In the listing that follows, the range to quote begins at the line that has "bristle_pad();" and ends after the line that has "if empty is"; quote it verbatim and add nothing.
****************
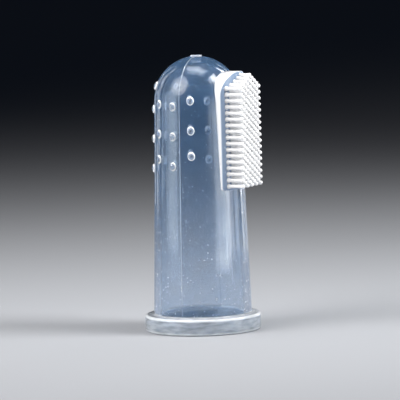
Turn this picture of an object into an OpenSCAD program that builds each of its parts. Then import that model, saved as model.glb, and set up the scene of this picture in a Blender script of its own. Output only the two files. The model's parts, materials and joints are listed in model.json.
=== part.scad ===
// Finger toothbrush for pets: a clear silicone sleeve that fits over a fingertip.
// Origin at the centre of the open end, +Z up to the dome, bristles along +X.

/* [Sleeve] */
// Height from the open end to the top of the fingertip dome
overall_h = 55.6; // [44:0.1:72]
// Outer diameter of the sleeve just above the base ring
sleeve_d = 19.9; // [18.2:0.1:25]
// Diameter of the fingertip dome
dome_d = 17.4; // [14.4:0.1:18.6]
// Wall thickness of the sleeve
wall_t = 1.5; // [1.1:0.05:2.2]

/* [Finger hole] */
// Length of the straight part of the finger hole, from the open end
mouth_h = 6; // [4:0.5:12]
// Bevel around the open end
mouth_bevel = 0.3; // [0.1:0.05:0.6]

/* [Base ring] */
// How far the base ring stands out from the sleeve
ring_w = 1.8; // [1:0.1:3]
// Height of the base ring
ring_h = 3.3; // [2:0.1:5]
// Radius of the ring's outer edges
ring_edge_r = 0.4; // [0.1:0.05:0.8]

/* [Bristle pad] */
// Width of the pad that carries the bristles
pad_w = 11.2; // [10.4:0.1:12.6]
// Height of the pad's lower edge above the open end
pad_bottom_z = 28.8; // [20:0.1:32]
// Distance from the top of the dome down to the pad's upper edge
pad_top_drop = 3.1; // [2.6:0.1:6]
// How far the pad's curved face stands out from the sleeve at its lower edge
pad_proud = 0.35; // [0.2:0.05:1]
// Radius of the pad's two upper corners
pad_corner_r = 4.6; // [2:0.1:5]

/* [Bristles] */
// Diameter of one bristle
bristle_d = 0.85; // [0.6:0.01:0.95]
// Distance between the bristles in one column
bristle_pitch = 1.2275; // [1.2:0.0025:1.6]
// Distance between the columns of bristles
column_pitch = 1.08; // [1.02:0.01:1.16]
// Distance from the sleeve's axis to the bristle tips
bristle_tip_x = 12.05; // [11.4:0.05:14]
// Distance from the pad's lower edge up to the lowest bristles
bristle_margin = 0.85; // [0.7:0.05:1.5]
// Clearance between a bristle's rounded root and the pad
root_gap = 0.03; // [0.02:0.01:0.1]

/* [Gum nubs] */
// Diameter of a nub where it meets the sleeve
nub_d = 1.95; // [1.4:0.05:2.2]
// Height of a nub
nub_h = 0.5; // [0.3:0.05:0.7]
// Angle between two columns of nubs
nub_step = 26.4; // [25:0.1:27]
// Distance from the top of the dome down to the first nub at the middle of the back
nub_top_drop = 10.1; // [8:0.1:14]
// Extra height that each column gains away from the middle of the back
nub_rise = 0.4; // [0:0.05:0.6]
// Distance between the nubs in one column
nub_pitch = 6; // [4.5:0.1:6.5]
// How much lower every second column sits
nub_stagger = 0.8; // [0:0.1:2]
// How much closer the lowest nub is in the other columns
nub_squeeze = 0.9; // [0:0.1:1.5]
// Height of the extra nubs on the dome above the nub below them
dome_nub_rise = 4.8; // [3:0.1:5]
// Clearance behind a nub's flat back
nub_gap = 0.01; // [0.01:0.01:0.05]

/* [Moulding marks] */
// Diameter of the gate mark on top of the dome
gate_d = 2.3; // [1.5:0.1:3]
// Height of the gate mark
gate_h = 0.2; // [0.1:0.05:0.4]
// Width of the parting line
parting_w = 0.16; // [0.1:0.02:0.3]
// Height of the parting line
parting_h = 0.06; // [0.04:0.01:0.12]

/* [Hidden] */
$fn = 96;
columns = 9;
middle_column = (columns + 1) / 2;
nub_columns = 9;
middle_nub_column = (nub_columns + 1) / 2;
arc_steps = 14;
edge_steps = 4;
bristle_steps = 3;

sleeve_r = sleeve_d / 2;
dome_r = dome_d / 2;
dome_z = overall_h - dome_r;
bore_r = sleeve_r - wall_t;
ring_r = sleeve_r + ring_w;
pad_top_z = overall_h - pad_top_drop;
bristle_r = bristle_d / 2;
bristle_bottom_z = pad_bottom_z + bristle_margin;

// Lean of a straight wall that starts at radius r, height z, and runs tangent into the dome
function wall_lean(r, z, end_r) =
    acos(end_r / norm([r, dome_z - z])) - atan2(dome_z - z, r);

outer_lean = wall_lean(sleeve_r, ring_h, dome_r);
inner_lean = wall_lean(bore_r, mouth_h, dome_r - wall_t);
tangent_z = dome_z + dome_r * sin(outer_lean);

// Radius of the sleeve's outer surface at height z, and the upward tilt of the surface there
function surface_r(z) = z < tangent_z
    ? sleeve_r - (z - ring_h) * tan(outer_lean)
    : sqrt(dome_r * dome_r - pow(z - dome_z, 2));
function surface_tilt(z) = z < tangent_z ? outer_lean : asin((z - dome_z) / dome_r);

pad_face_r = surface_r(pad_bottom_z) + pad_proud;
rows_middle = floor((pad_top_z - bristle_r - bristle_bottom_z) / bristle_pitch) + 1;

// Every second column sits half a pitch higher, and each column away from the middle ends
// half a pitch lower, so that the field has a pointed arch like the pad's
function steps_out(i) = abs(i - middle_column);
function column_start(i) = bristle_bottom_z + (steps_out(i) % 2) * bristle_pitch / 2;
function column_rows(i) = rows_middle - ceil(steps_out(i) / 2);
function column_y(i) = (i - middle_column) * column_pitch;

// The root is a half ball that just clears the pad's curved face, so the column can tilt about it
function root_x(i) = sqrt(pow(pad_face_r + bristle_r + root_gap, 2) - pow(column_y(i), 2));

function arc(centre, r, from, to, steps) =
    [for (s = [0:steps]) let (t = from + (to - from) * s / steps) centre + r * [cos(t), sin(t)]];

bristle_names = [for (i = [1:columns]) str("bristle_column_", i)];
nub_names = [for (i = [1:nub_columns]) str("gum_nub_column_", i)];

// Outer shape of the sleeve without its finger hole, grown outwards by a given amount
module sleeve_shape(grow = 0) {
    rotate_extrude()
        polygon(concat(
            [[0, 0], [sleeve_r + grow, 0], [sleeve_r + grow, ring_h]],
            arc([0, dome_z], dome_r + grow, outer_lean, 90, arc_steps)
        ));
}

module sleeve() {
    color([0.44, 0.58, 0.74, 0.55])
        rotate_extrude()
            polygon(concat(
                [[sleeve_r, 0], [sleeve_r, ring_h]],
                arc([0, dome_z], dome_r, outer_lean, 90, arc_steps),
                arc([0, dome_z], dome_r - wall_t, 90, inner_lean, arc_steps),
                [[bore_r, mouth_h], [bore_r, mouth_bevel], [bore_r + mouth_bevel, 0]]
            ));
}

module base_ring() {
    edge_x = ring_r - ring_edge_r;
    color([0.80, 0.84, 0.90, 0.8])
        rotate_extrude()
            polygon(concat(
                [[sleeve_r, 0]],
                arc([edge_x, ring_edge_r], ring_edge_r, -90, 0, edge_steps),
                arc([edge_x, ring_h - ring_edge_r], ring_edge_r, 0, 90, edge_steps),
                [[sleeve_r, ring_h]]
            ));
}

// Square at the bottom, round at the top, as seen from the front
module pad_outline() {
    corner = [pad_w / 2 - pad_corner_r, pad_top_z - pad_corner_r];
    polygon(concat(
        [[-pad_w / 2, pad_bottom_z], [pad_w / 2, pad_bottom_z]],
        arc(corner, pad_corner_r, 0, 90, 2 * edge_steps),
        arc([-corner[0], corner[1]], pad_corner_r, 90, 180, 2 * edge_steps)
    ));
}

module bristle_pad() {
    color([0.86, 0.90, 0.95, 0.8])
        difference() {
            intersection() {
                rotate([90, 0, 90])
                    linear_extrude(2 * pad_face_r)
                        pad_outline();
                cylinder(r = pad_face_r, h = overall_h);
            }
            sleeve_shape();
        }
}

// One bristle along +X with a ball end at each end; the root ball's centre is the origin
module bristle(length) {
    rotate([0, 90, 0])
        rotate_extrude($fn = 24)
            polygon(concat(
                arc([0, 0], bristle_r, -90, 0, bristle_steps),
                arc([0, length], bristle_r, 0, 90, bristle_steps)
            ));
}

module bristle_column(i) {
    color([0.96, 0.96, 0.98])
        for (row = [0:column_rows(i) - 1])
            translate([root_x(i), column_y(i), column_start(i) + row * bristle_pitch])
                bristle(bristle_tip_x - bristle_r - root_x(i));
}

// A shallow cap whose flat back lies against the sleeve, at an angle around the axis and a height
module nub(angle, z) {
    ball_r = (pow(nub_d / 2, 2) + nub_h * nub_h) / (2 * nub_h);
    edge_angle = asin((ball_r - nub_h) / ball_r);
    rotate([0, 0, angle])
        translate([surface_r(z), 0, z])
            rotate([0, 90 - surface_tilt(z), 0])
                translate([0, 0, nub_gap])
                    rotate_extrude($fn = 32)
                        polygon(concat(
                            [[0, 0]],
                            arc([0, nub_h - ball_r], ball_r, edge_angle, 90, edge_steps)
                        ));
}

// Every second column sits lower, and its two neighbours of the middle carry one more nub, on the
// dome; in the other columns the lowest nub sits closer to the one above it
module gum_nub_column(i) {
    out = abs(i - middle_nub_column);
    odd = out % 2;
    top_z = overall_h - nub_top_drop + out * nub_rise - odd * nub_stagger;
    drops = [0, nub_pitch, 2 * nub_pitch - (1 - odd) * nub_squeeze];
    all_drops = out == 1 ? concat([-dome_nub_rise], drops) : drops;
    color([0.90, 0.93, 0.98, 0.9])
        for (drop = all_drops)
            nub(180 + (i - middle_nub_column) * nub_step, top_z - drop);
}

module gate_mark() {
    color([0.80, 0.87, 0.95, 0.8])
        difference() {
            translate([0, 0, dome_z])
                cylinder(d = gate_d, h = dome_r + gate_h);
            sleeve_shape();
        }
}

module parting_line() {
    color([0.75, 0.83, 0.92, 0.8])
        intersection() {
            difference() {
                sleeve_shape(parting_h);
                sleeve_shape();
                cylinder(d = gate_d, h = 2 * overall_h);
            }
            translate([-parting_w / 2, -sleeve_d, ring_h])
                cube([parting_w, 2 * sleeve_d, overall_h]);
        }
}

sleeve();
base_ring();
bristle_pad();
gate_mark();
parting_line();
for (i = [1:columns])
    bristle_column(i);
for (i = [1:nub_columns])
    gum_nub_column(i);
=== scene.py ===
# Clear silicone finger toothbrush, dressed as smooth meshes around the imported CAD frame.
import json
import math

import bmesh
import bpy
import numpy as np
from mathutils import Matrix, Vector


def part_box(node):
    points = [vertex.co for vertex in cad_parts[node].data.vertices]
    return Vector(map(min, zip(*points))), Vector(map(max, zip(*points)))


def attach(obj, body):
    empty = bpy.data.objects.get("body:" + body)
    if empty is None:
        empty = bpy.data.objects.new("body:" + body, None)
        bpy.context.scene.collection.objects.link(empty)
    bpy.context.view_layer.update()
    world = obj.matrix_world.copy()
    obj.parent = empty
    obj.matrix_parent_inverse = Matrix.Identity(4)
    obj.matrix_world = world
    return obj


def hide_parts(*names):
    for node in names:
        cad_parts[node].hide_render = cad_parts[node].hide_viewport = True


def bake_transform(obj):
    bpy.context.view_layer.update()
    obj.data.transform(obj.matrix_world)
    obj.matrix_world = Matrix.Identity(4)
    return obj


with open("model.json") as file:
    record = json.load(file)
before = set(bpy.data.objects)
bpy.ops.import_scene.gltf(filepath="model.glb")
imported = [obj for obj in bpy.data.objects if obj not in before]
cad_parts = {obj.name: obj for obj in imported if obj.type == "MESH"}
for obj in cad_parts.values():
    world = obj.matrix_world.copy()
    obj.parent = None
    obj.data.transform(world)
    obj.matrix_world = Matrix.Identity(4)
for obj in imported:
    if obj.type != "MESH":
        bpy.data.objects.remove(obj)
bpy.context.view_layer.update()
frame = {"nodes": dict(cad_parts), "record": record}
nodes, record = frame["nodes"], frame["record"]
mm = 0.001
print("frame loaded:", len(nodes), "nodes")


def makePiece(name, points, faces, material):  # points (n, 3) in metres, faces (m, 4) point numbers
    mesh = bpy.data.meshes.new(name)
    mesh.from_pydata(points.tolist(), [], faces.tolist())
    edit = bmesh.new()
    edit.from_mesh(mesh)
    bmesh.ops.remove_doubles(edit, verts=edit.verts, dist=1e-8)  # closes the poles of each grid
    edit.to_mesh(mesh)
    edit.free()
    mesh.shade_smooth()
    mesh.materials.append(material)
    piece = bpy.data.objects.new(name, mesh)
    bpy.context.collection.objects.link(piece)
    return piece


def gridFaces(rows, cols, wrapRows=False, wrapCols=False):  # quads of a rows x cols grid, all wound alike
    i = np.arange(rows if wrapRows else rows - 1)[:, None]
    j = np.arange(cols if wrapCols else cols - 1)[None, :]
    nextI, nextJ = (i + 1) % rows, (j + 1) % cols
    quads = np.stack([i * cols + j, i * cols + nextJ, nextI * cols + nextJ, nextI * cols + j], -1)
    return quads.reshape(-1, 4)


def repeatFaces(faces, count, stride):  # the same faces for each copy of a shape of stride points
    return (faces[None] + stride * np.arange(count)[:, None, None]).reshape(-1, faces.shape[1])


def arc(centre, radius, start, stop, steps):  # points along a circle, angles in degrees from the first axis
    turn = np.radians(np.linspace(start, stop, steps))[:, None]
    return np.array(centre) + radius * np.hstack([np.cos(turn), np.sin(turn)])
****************
Solution ::
bristle_pad();
gate_mark();
parting_line();
for (i = [1:columns])
    bristle_column(i);
for (i = [1:nub_columns])
    gum_nub_column(i);
=== scene.py ===
# Clear silicone finger toothbrush, dressed as smooth meshes around the imported CAD frame.
import json
import math

import bmesh
import bpy
import numpy as np
from mathutils import Matrix, Vector


def part_box(node):
    points = [vertex.co for vertex in cad_parts[node].data.vertices]
    return Vector(map(min, zip(*points))), Vector(map(max, zip(*points)))


def attach(obj, body):
    empty = bpy.data.objects.get("body:" + body)
    if empty is None:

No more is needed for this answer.